JOB:
Show every line of the records below that contains the word "code".

DATA FOR THE TASK:
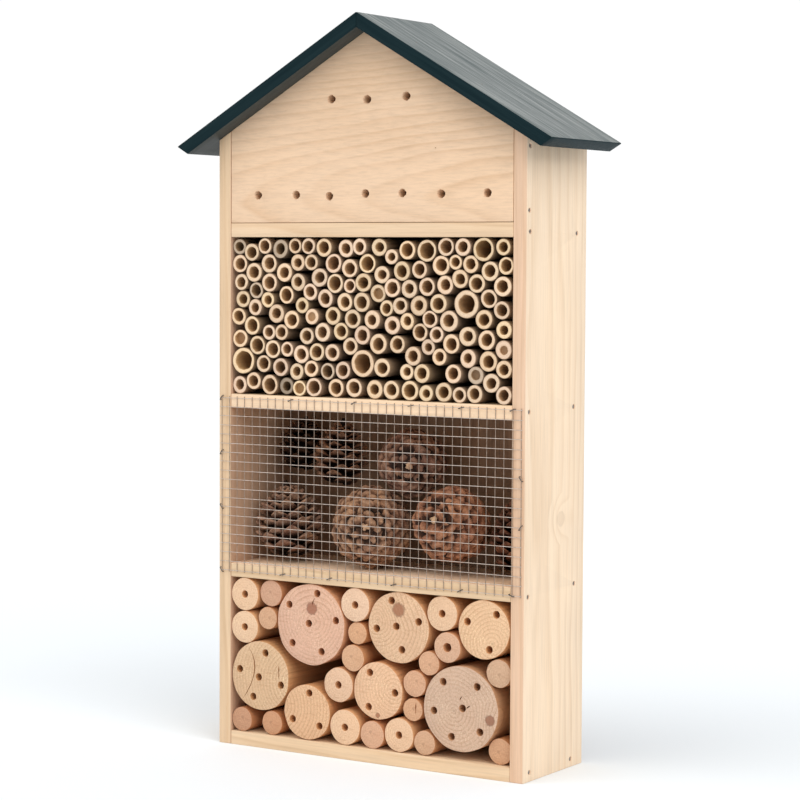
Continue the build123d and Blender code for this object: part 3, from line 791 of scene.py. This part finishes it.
--
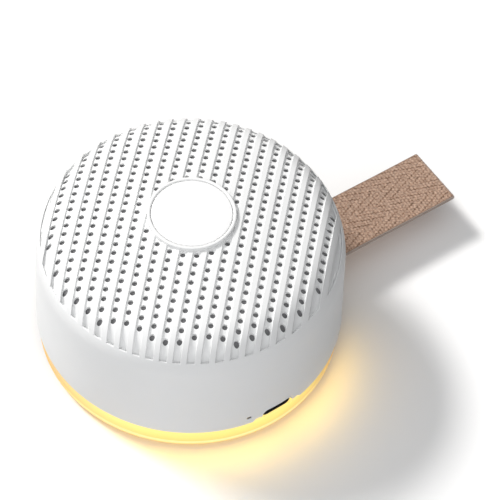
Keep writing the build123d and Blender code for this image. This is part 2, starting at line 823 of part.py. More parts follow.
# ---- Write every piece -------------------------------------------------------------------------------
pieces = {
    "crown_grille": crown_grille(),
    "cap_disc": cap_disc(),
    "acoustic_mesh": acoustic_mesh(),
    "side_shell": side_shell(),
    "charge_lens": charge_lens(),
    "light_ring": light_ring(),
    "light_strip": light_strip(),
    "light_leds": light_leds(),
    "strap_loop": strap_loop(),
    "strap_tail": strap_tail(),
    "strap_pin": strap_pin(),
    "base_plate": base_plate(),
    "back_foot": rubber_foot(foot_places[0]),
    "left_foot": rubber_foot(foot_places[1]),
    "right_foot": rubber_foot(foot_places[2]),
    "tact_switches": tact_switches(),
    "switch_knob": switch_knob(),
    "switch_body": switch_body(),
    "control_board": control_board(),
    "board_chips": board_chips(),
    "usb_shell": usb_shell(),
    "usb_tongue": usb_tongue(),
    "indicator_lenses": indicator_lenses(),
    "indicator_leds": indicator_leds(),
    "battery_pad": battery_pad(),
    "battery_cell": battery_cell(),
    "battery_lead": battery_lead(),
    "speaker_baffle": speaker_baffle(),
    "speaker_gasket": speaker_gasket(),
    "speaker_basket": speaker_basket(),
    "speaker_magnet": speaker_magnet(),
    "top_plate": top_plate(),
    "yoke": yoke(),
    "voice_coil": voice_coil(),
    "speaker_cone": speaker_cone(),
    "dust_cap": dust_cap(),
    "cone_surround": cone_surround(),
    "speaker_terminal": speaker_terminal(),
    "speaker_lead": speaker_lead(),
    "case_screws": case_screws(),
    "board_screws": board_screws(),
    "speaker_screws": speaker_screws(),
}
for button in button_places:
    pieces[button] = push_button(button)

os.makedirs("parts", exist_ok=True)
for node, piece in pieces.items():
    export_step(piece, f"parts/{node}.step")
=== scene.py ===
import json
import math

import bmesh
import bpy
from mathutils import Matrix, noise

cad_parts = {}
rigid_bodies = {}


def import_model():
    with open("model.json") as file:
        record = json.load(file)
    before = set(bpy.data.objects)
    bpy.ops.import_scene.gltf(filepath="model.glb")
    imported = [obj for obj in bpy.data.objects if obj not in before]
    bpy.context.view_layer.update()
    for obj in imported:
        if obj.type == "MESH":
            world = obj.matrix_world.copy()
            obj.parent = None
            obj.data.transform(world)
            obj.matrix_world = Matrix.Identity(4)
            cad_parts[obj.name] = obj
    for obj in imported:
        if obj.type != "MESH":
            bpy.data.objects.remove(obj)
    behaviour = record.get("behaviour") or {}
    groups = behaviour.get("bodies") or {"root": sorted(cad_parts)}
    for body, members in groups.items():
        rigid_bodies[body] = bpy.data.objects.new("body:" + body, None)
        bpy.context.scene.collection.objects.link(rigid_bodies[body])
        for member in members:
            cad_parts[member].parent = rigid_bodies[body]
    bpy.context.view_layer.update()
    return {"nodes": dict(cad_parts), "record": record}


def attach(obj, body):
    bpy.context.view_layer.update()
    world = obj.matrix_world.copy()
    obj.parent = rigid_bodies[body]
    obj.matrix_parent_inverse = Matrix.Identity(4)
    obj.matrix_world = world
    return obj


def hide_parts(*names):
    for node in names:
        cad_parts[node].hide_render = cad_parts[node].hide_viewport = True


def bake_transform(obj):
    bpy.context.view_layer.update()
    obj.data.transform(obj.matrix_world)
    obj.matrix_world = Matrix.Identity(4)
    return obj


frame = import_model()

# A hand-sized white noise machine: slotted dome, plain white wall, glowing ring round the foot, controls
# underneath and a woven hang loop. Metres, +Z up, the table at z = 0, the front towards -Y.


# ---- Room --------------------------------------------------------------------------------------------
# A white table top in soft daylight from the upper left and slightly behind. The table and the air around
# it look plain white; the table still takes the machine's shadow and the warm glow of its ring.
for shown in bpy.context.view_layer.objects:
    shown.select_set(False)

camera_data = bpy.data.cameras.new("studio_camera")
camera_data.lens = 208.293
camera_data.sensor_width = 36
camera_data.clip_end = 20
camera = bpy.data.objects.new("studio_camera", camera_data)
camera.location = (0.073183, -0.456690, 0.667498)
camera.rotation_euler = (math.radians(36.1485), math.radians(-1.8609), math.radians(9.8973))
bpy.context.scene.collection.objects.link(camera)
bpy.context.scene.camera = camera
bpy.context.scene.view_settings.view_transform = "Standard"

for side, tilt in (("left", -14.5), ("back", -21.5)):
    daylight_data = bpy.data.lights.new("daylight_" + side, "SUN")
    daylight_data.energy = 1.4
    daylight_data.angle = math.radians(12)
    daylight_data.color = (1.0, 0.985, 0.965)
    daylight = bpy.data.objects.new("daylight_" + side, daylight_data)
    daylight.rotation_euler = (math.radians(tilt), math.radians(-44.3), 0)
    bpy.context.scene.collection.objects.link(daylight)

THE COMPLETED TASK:
Continue the build123d and Blender code for this object: part 3, from line 791 of scene.py. This part finishes it.
Keep writing the build123d and Blender code for this image. This is part 2, starting at line 823 of part.py. More parts follow.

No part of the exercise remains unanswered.